Applied Math Seminar
Fall Quarter 2006
3:15 p.m.
Sloan Mathematics Corner
Building 380, Room 380-C


Friday, December 8, 2006

James Lambers
Department of Energy Resources, and ICME, Stanford

The Evolution of Krylov Subspace Spectral Methods (or: How the Work of Gene Golub and Joe Oliger Collided)


Abstract:

As graduate students, we learn about how easy it is to work with constant-coefficient differential operators on ``nice'' domains such as intervals, rectangles and circles. We know their eigenvalues and eigenfunctions, and therefore can write down simple formulas for analytical solutions of PDE, thus facilitating the development and analysis of numerical methods for these problems, such as spectral methods that can compute the Fourier components of solutions independently of one another. When I began to work with Joe Oliger on multiresolution methods for time-dependent variable-coefficient PDE, I took it upon myself to try to extend, as much as possible, these desirable aspects of constant-coefficient operators to their variable-coefficient counterparts, particularly self-adjoint second-order operators.

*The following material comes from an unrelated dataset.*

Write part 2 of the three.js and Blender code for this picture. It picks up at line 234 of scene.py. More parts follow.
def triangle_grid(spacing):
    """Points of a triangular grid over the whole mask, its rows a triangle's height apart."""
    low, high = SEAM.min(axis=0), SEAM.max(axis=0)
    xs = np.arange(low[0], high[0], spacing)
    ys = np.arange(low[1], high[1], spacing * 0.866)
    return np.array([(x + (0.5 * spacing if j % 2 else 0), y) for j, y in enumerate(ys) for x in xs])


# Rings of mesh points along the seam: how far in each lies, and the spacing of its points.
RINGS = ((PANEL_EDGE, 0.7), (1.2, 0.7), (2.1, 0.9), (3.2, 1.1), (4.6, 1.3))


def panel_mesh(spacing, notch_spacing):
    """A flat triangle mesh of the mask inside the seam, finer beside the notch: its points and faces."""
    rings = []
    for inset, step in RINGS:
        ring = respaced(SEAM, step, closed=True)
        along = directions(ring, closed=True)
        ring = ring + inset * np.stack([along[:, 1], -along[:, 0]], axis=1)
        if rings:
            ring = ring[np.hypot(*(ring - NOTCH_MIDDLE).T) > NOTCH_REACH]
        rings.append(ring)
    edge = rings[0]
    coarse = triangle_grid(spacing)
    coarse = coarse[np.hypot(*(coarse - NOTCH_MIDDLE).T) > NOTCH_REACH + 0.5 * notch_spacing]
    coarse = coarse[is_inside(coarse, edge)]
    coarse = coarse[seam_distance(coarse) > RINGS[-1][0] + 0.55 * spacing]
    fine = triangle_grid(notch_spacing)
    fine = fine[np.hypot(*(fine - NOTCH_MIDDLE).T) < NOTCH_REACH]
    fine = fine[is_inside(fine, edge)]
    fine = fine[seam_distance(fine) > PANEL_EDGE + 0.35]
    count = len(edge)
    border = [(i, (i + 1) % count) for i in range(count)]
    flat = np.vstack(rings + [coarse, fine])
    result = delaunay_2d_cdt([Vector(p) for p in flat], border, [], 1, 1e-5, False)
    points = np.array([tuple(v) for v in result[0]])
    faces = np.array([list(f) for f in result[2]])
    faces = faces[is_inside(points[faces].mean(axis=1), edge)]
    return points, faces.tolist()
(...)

This talk covers the progress that has been made on this undertaking to date, and the new directions currently being explored. First, I will discuss the ongoing development of Krylov Subspace Spectral Methods, which take advantage of Gene Golub's work on modified moments and Gaussian quadrature in the spectral domain, rather than in physical space as with traditional spectral methods, to produce high-order accurate approximate solutions that have a representation similar to those obtained using the Fourier method for constant-coefficient problems. This representation leads to a straightforward approach to deferred correction, and to a method for solving second-order wave equations that, while high-order accurate and explicit, is also surprisingly stable and straightforward to implement.

Second, I will discuss the use of similarity transformations involving unitary pseudo-differential operators to approximately diagonalize self-adjoint differential operators in one space dimension, and ongoing attempts to generalize to higher dimensions. These transformations, inspired by Joe Oliger's desire to use Fefferman's SAK principle to compute approximate solutions of PDE, serve as ideal preconditioners for Krylov Subspace Spectral Methods, but they can also be used to obtain analytical representations of orthogonal bases of approximate eigenfunctions and corresponding approximate eigenvalues.